→ What you need to do: Your task is to copy every line of this material exactly.

→ Information shown:
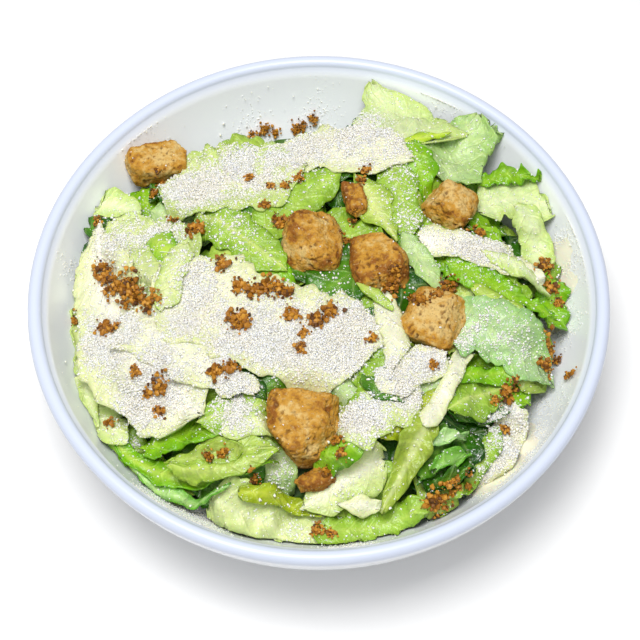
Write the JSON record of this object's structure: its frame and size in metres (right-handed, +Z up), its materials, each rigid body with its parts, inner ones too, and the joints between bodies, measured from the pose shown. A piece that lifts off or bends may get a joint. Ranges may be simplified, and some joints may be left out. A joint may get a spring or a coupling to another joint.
{
  "type": "caesar salad in a bowl",
  "caption": "Caesar salad of torn romaine with toasted croutons, crumbs and grated cheese, heaped in a round white bowl.",
  "frame": {"origin": "middle of the foot ring's underside, on the table", "axes": "+Z up; -Y towards the eater, so that +X is to the right"},
  "size_m": [0.2, 0.2, 0.064],
  "materials": {
    "bowl_glaze": "glossy glazed ceramic",
    "romaine": "moist leaf, soft sheen",
    "toast": "dry toasted bread"
  },
  "bodies": {
    "root": {"bowl": "bowl_glaze", "lettuce_heap": "romaine", "crouton_back_left": "toast", "crouton_centre_left": "toast", "crouton_centre_right": "toast", "crouton_right_back": "toast", "crouton_right": "toast", "crouton_front": "toast", "crouton_heel": "toast", "shard_back": "toast", "shard_boat": "toast"}
  },
  "joints": []
}
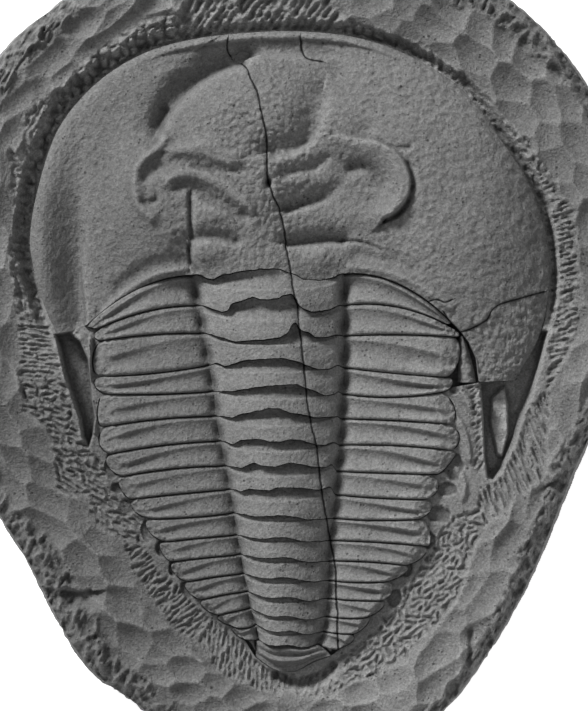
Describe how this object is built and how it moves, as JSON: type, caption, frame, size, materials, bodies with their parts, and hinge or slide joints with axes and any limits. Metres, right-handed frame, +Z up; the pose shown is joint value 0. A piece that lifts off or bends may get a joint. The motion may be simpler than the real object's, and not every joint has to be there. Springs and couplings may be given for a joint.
{
  "type": "cambropallas trilobite fossil on matrix slab",
  "caption": "Large flat trilobite fossil, back up, in a prepared stone slab with a moat, chiselled rim and rough broken edge.",
  "frame": {"origin": "centre of the slab's outline, on the flat underside it rests on", "axes": "+X across the animal, +Y towards its head, +Z up out of the slab"},
  "size_m": [0.2466, 0.3023, 0.0396],
  "materials": {
    "matrix_stone": "dry, chiselled, matt",
    "fossil_stone": "dry, fine grained, matt with a faint sheen on the high places"
  },
  "bodies": {
    "root": {"matrix": "matrix_stone", "cephalon": "fossil_stone", "thoracic_segment_01": "fossil_stone", "thoracic_segment_02": "fossil_stone", "thoracic_segment_03": "fossil_stone", "thoracic_segment_04": "fossil_stone", "thoracic_segment_05": "fossil_stone", "thoracic_segment_06": "fossil_stone", "thoracic_segment_07": "fossil_stone", "thoracic_segment_08": "fossil_stone", "thoracic_segment_09": "fossil_stone", "thoracic_segment_10": "fossil_stone", "thoracic_segment_11": "fossil_stone", "thoracic_segment_12": "fossil_stone", "thoracic_segment_13": "fossil_stone", "thoracic_segment_14": "fossil_stone", "thoracic_segment_15": "fossil_stone", "thoracic_segment_16": "fossil_stone", "pygidium": "fossil_stone"}
  },
  "joints": []
}
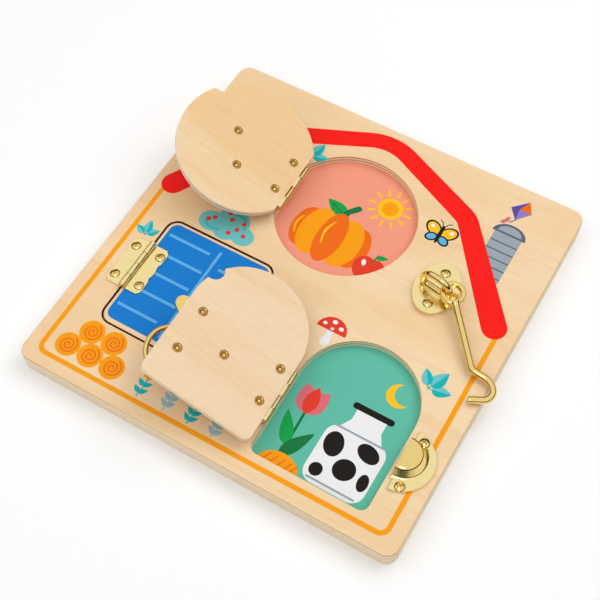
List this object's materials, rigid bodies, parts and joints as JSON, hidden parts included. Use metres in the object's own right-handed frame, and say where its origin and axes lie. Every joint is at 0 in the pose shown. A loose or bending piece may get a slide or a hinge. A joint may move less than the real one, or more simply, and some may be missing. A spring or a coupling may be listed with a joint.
{
  "type": "wooden busy board",
  "caption": "Square wooden activity board for a small child with hinged round, arched and square doors over shallow recesses, a cabin hook and a turn latch.",
  "frame": {"origin": "centre of the board's flat back face", "axes": "+Z out of the front face, +X to the right along the bottom edge, +Y up the board"},
  "size_m": [0.2812, 0.281, 0.0561],
  "materials": {
    "wood": "satin",
    "brass": "polished"
  },
  "bodies": {
    "board": {"back_panel": "wood", "front_panel": "wood", "round_hinge_board_leaf": "brass", "arch_hinge_board_leaf": "brass", "square_hinge_board_leaf": "brass", "round_hinge_pin": "brass", "arch_hinge_pin": "brass", "square_hinge_pin": "brass", "round_hinge_board_screws": "brass", "arch_hinge_board_screws": "brass", "square_hinge_board_screws": "brass", "hook_plate": "brass", "hook_staple": "brass", "hook_plate_screws": "brass", "keeper": "brass", "keeper_screws": "brass"},
    "round_door": {"round_door": "wood", "round_hinge_door_leaf": "brass", "round_hinge_door_screws": "brass", "round_hinge_door_nuts": "brass", "catch_plate": "brass", "catch_staple": "brass", "catch_screws": "brass", "catch_nuts": "brass"},
    "arch_door": {"arch_door": "wood", "arch_hinge_door_leaf": "brass", "arch_hinge_door_screws": "brass", "arch_hinge_door_nuts": "brass", "latch_plate": "brass", "latch_pivot": "brass", "latch_screws": "brass", "latch_nuts": "brass"},
    "square_door": {"square_door": "wood", "square_hinge_door_leaf": "brass", "square_hinge_door_screws": "brass", "square_hinge_door_nuts": "brass"},
    "hook": {"hook": "brass"},
    "latch": {"latch_lever": "brass"}
  },
  "joints": [
    {"name": "round_door_hinge", "type": "hinge", "parent": "board", "child": "round_door", "pos_m": [-0.0478, 0.0585, 0.0173], "axis": [0, 1, 0], "range_deg": [0, 159.7]},
    {"name": "arch_door_hinge", "type": "hinge", "parent": "board", "child": "arch_door", "pos_m": [0.0267, -0.0835, 0.0173], "axis": [0, 1, 0], "range_deg": [0, 160.7]},
    {"name": "square_door_hinge", "type": "hinge", "parent": "board", "child": "square_door", "pos_m": [-0.10655, -0.0468, 0.0173], "axis": [0, -1, 0], "range_deg": [0, 175]},
    {"name": "hook_swing", "type": "hinge", "parent": "board", "child": "hook", "pos_m": [0.0882, 0.0335, 0.0247], "axis": [0.0589, -0.0707, 0.9958], "range_deg": [-118, 150]},
    {"name": "latch_turn", "type": "hinge", "parent": "arch_door", "child": "latch", "pos_m": [-0.03012, -0.0835, 0.03961], "axis": [-0.3301, 0, -0.944], "range_deg": [-30, 90]}
  ],
  "couplings": [
    {"joint": "square_door_hinge", "follows": "arch_door_hinge", "ratio": 0.55}
  ]
}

→ Exercise answer:
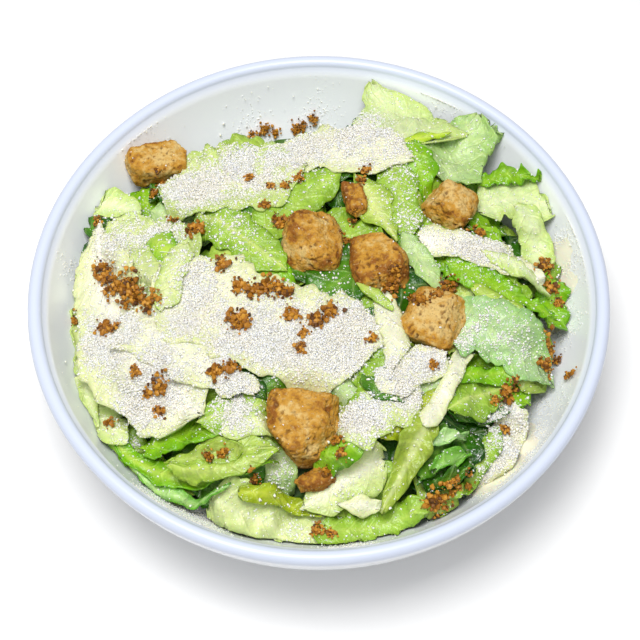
Write the JSON record of this object's structure: its frame and size in metres (right-handed, +Z up), its materials, each rigid body with its parts, inner ones too, and the joints between bodies, measured from the pose shown. A piece that lifts off or bends may get a joint. Ranges may be simplified, and some joints may be left out. A joint may get a spring or a coupling to another joint.
{
  "type": "caesar salad in a bowl",
  "caption": "Caesar salad of torn romaine with toasted croutons, crumbs and grated cheese, heaped in a round white bowl.",
  "frame": {"origin": "middle of the foot ring's underside, on the table", "axes": "+Z up; -Y towards the eater, so that +X is to the right"},
  "size_m": [0.2, 0.2, 0.064],
  "materials": {
    "bowl_glaze": "glossy glazed ceramic",
    "romaine": "moist leaf, soft sheen",
    "toast": "dry toasted bread"
  },
  "bodies": {
    "root": {"bowl": "bowl_glaze", "lettuce_heap": "romaine", "crouton_back_left": "toast", "crouton_centre_left": "toast", "crouton_centre_right": "toast", "crouton_right_back": "toast", "crouton_right": "toast", "crouton_front": "toast", "crouton_heel": "toast", "shard_back": "toast", "shard_boat": "toast"}
  },
  "joints": []
}
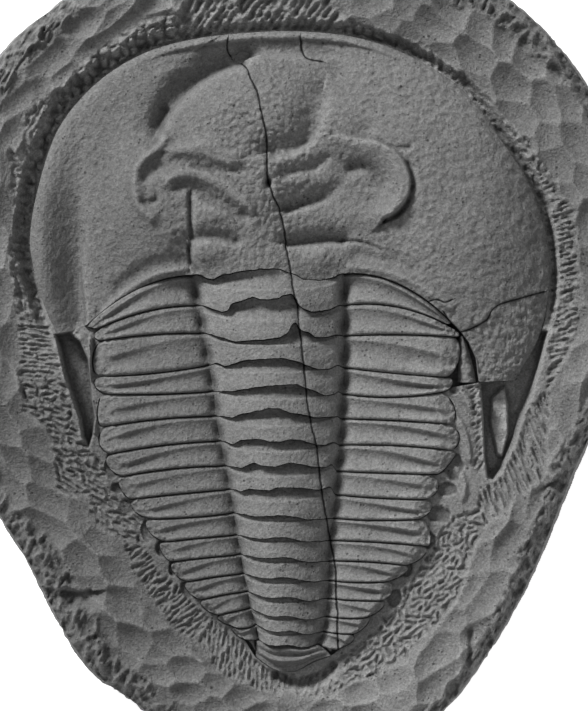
Describe how this object is built and how it moves, as JSON: type, caption, frame, size, materials, bodies with their parts, and hinge or slide joints with axes and any limits. Metres, right-handed frame, +Z up; the pose shown is joint value 0. A piece that lifts off or bends may get a joint. The motion may be simpler than the real object's, and not every joint has to be there. Springs and couplings may be given for a joint.
{
  "type": "cambropallas trilobite fossil on matrix slab",
  "caption": "Large flat trilobite fossil, back up, in a prepared stone slab with a moat, chiselled rim and rough broken edge.",
  "frame": {"origin": "centre of the slab's outline, on the flat underside it rests on", "axes": "+X across the animal, +Y towards its head, +Z up out of the slab"},
  "size_m": [0.2466, 0.3023, 0.0396],
  "materials": {
    "matrix_stone": "dry, chiselled, matt",
    "fossil_stone": "dry, fine grained, matt with a faint sheen on the high places"
  },
  "bodies": {
    "root": {"matrix": "matrix_stone", "cephalon": "fossil_stone", "thoracic_segment_01": "fossil_stone", "thoracic_segment_02": "fossil_stone", "thoracic_segment_03": "fossil_stone", "thoracic_segment_04": "fossil_stone", "thoracic_segment_05": "fossil_stone", "thoracic_segment_06": "fossil_stone", "thoracic_segment_07": "fossil_stone", "thoracic_segment_08": "fossil_stone", "thoracic_segment_09": "fossil_stone", "thoracic_segment_10": "fossil_stone", "thoracic_segment_11": "fossil_stone", "thoracic_segment_12": "fossil_stone", "thoracic_segment_13": "fossil_stone", "thoracic_segment_14": "fossil_stone", "thoracic_segment_15": "fossil_stone", "thoracic_segment_16": "fossil_stone", "pygidium": "fossil_stone"}
  },
  "joints": []
}
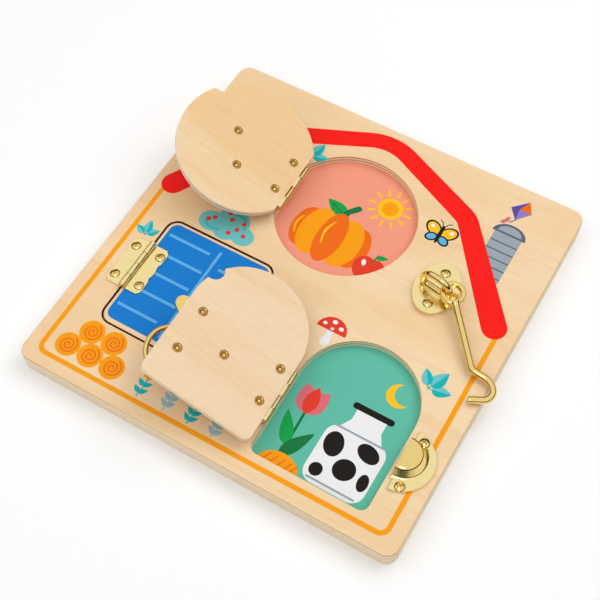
List this object's materials, rigid bodies, parts and joints as JSON, hidden parts included. Use metres in the object's own right-handed frame, and say where its origin and axes lie. Every joint is at 0 in the pose shown. A loose or bending piece may get a slide or a hinge. A joint may move less than the real one, or more simply, and some may be missing. A spring or a coupling may be listed with a joint.
{
  "type": "wooden busy board",
  "caption": "Square wooden activity board for a small child with hinged round, arched and square doors over shallow recesses, a cabin hook and a turn latch.",
  "frame": {"origin": "centre of the board's flat back face", "axes": "+Z out of the front face, +X to the right along the bottom edge, +Y up the board"},
  "size_m": [0.2812, 0.281, 0.0561],
  "materials": {
    "wood": "satin",
    "brass": "polished"
  },
  "bodies": {
    "board": {"back_panel": "wood", "front_panel": "wood", "round_hinge_board_leaf": "brass", "arch_hinge_board_leaf": "brass", "square_hinge_board_leaf": "brass", "round_hinge_pin": "brass", "arch_hinge_pin": "brass", "square_hinge_pin": "brass", "round_hinge_board_screws": "brass", "arch_hinge_board_screws": "brass", "square_hinge_board_screws": "brass", "hook_plate": "brass", "hook_staple": "brass", "hook_plate_screws": "brass", "keeper": "brass", "keeper_screws": "brass"},
    "round_door": {"round_door": "wood", "round_hinge_door_leaf": "brass", "round_hinge_door_screws": "brass", "round_hinge_door_nuts": "brass", "catch_plate": "brass", "catch_staple": "brass", "catch_screws": "brass", "catch_nuts": "brass"},
    "arch_door": {"arch_door": "wood", "arch_hinge_door_leaf": "brass", "arch_hinge_door_screws": "brass", "arch_hinge_door_nuts": "brass", "latch_plate": "brass", "latch_pivot": "brass", "latch_screws": "brass", "latch_nuts": "brass"},
    "square_door": {"square_door": "wood", "square_hinge_door_leaf": "brass", "square_hinge_door_screws": "brass", "square_hinge_door_nuts": "brass"},
    "hook": {"hook": "brass"},
    "latch": {"latch_lever": "brass"}
  },
  "joints": [
    {"name": "round_door_hinge", "type": "hinge", "parent": "board", "child": "round_door", "pos_m": [-0.0478, 0.0585, 0.0173], "axis": [0, 1, 0], "range_deg": [0, 159.7]},
    {"name": "arch_door_hinge", "type": "hinge", "parent": "board", "child": "arch_door", "pos_m": [0.0267, -0.0835, 0.0173], "axis": [0, 1, 0], "range_deg": [0, 160.7]},
    {"name": "square_door_hinge", "type": "hinge", "parent": "board", "child": "square_door", "pos_m": [-0.10655, -0.0468, 0.0173], "axis": [0, -1, 0], "range_deg": [0, 175]},
    {"name": "hook_swing", "type": "hinge", "parent": "board", "child": "hook", "pos_m": [0.0882, 0.0335, 0.0247], "axis": [0.0589, -0.0707, 0.9958], "range_deg": [-118, 150]},
    {"name": "latch_turn", "type": "hinge", "parent": "arch_door", "child": "latch", "pos_m": [-0.03012, -0.0835, 0.03961], "axis": [-0.3301, 0, -0.944], "range_deg": [-30, 90]}
  ],
  "couplings": [
    {"joint": "square_door_hinge", "follows": "arch_door_hinge", "ratio": 0.55}
  ]
}